Exercise:
Find the lines that hold the word "bodies" and return them.

....................

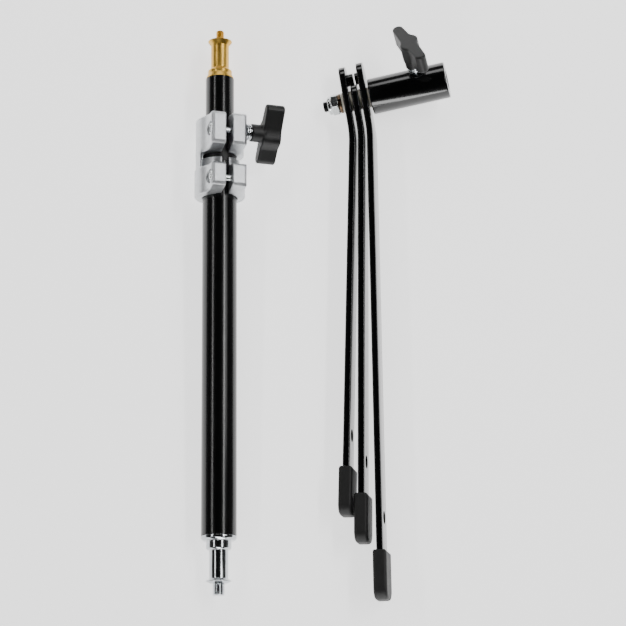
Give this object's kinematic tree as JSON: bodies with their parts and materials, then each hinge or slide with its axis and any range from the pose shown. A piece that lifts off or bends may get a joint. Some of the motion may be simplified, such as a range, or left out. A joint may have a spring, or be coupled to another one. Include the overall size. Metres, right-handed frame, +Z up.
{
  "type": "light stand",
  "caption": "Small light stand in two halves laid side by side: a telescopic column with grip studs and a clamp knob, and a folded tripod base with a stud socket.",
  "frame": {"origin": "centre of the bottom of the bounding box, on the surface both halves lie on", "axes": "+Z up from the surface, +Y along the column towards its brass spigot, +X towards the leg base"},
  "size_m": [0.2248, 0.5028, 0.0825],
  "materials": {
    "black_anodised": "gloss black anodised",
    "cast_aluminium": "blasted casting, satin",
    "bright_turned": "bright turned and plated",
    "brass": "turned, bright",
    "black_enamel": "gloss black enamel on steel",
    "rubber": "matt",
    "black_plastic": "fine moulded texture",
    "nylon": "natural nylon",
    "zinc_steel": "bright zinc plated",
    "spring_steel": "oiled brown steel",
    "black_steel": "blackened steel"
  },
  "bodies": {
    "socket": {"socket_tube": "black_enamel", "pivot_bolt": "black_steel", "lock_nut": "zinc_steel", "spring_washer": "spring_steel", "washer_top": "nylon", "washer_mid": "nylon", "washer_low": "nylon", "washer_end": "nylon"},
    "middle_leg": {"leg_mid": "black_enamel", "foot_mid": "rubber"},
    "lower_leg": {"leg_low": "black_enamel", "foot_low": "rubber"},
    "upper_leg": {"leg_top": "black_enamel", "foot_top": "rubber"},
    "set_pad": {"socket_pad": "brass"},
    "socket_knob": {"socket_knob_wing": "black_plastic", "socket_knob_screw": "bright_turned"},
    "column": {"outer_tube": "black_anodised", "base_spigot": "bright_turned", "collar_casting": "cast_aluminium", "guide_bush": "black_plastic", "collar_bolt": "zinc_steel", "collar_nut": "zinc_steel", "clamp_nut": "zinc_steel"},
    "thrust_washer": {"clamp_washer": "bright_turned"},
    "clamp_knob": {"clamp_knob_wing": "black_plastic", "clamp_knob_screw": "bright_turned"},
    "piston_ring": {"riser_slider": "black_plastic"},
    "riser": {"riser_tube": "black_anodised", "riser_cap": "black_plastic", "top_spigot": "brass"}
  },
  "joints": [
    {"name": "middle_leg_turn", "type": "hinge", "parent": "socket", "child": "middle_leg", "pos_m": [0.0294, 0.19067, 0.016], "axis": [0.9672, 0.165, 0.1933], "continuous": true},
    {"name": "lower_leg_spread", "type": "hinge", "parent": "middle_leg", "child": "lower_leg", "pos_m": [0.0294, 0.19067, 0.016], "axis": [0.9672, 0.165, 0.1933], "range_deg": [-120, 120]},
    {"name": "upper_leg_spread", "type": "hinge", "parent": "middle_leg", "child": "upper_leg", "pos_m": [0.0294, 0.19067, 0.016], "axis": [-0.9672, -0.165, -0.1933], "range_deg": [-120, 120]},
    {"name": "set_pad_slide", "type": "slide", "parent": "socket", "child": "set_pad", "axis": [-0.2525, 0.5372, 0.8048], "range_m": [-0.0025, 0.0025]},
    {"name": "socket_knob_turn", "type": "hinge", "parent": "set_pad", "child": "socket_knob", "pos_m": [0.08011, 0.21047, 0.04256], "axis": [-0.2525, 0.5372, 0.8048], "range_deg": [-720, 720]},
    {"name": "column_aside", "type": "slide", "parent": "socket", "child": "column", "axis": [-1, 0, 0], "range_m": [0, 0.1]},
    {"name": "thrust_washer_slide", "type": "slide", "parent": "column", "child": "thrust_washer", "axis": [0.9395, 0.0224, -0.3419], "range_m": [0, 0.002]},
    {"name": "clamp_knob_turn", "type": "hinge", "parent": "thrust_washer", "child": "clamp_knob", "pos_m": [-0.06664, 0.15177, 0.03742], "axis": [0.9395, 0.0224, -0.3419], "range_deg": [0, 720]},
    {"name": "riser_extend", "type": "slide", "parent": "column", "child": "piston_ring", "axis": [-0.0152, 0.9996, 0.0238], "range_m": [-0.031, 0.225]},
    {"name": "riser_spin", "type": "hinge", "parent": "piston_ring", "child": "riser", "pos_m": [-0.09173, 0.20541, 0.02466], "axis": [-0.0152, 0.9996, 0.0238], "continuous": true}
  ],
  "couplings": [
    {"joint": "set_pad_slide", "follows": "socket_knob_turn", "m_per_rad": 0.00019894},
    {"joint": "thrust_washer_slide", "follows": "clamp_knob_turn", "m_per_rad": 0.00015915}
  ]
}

....................

Full output:
Give this object's kinematic tree as JSON: bodies with their parts and materials, then each hinge or slide with its axis and any range from the pose shown. A piece that lifts off or bends may get a joint. Some of the motion may be simplified, such as a range, or left out. A joint may have a spring, or be coupled to another one. Include the overall size. Metres, right-handed frame, +Z up.
  "bodies": {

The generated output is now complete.